- Qorveh-ye Dargazin Location within Iran
- Coordinates: 35°18′32″N 49°06′02″E﻿ / ﻿35.30889°N 49.10056°E
- Country: Iran
- Province: Hamadan
- County: Dargazin
- District: Central

Population (2016)
- • Total: 9,540
- Time zone: UTC+3:30 (IRST)

= Qorveh-ye Dargazin =

City in Hamadan province, Iran

Qorveh-ye Dargazin (قروه درگزين) (Note: Formerly known as Qorveh-ye Darjazin (قروه درجزين)) is a city in the Central District of Dargazin County, Hamadan province, Iran, serving as capital of both the county and the district.

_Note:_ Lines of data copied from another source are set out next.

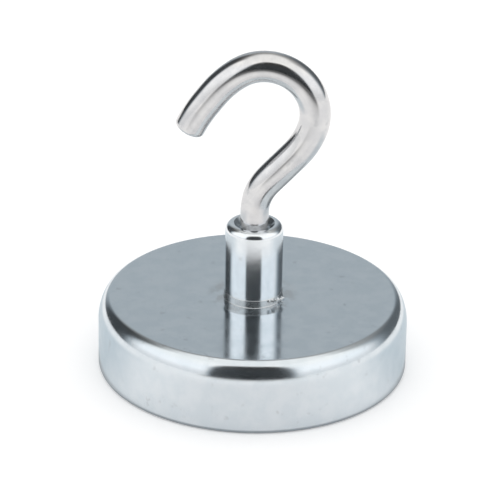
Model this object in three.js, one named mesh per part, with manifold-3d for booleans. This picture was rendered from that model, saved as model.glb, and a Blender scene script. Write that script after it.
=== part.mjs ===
// A hook magnet: a ring magnet potted in a round steel cup, a threaded neck riveted through the
// cup's floor, and an open hook of bent round rod that screws into the neck.
// Millimetres, +Z up. The origin is the centre of the magnetic face, which lies in the plane z = 0.

import * as THREE from "three";
import { mergeVertices } from "three/addons/utils/BufferGeometryUtils.js";
import Module from "manifold-3d";

// Driving dimensions of the cup
const POT_RADIUS = 30;
const POT_HEIGHT = 14.5;
// The elliptical rounding between the side wall and the top face
const POT_CORNER_WIDTH = 2.7;
const POT_CORNER_HEIGHT = 5;
const POT_WALL = 4.5;
const POT_FLOOR = 5;
const RIM_CHAMFER = 0.4;

// What fills the cup
const MAGNET_RADIUS = 22.5;
const MAGNET_HOLE = 6;
const MAGNET_CHAMFER = 0.4;
const BOND_THICKNESS = 0.3;
const BOND_INSET = 0.3; // how far the bond stops short of the magnet's edges
const RESIN_RECESS = 0.3; // resin surfaces lie this far inside the magnetic face
const RESIN_GAP = 0.05;

// The neck and its rivet
const NECK_RADIUS = 5.6;
const NECK_TOP = 30;
const NECK_ROUNDING = 1.4;
const RIVET_CORNER = 0.6;
const FOOT_RADIUS = 5.8;
const FOOT_HEIGHT = 1.6;
const RIVET_RADIUS = 4;
const RIVET_HEAD_RADIUS = 5.2;
const RIVET_HEAD_HEIGHT = 1.2;
const RIVET_GAP = 0.05;

// The M6 thread, as rings at the thread's pitch
const THREAD_PITCH = 1;
const THREAD_MAJOR = 2.95;
const THREAD_MINOR = 2.45;
const THREAD_CLEARANCE = 0.1;
const MALE_THREAD_BOTTOM = 17.5;
const MALE_THREAD_TURNS = 11;
const BORE_BOTTOM = 15.6;
const DRILL_POINT = 0.9;
const MOUTH_RADIUS = 4;
const MOUTH_DEPTH = 1.4;

// The hook: round rod whose bends follow one another in one upright plane
const HOOK_AIM = -6; // degrees from the XZ plane, about +Z
const ROD_RADIUS = 3;
const SHANK_RADIUS = 2.7;
const TAPER_START = 31.2;
const TAPER_END = 32.3;
const TIP_ROUNDING = 0.9;
const SHANK_TOP = 32.7;
const HOOK_BENDS = [
  { radius: 9.6, turn: -41.7 },
  { straight: 7.5 },
  { radius: 16.8, turn: 21.1 },
  { radius: 9.3, turn: 145.7 },
  { radius: 20.4, turn: 18.8 },
  { straight: 3.2 },
  { radius: 20, turn: 9 },
  { straight: 1.7 },
];

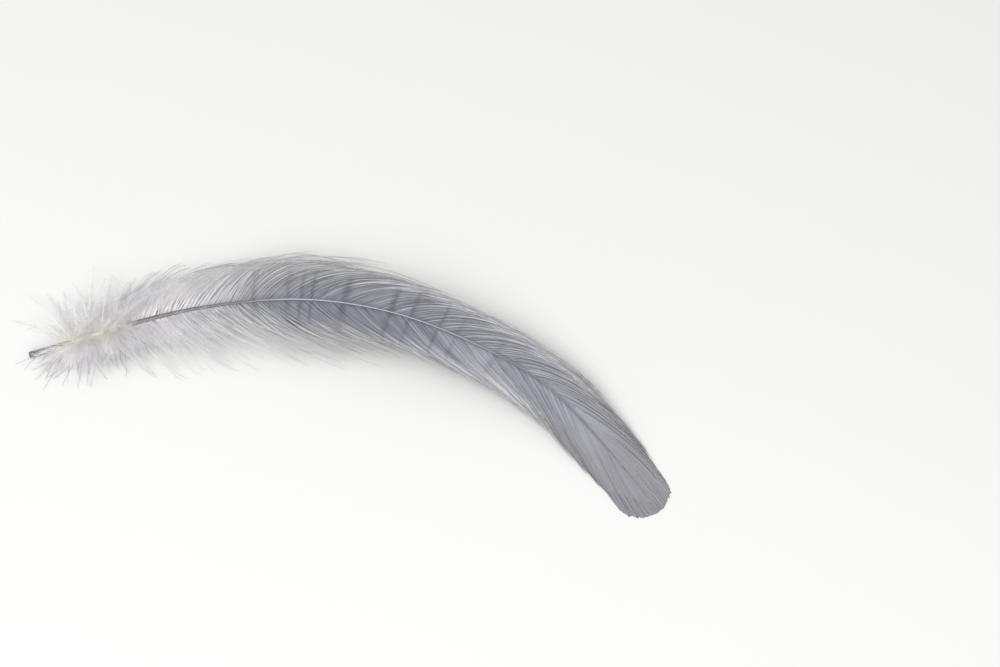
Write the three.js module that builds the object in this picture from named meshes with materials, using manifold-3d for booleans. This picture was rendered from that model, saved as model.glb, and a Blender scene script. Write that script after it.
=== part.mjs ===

The area is inhabited by the Shia Qaragozlu tribe.

==Demographics==
===Population===
At the time of the 2006 National Census, the city's population was 9,335 in 2,456 households, when it was capital of the former Qorveh-ye Darjazin District in Razan County. The following census in 2011 counted 10,231 people in 2,925 households. The 2016 census measured the population of the city as 9,540 people in 2,973 households.

In 2019, the district was separated from the county in the establishment of Dargazin County. Qorveh-ye Dargazin was transferred to the new Central District as the county's capital and renamed Qorveh-ye Darjazin.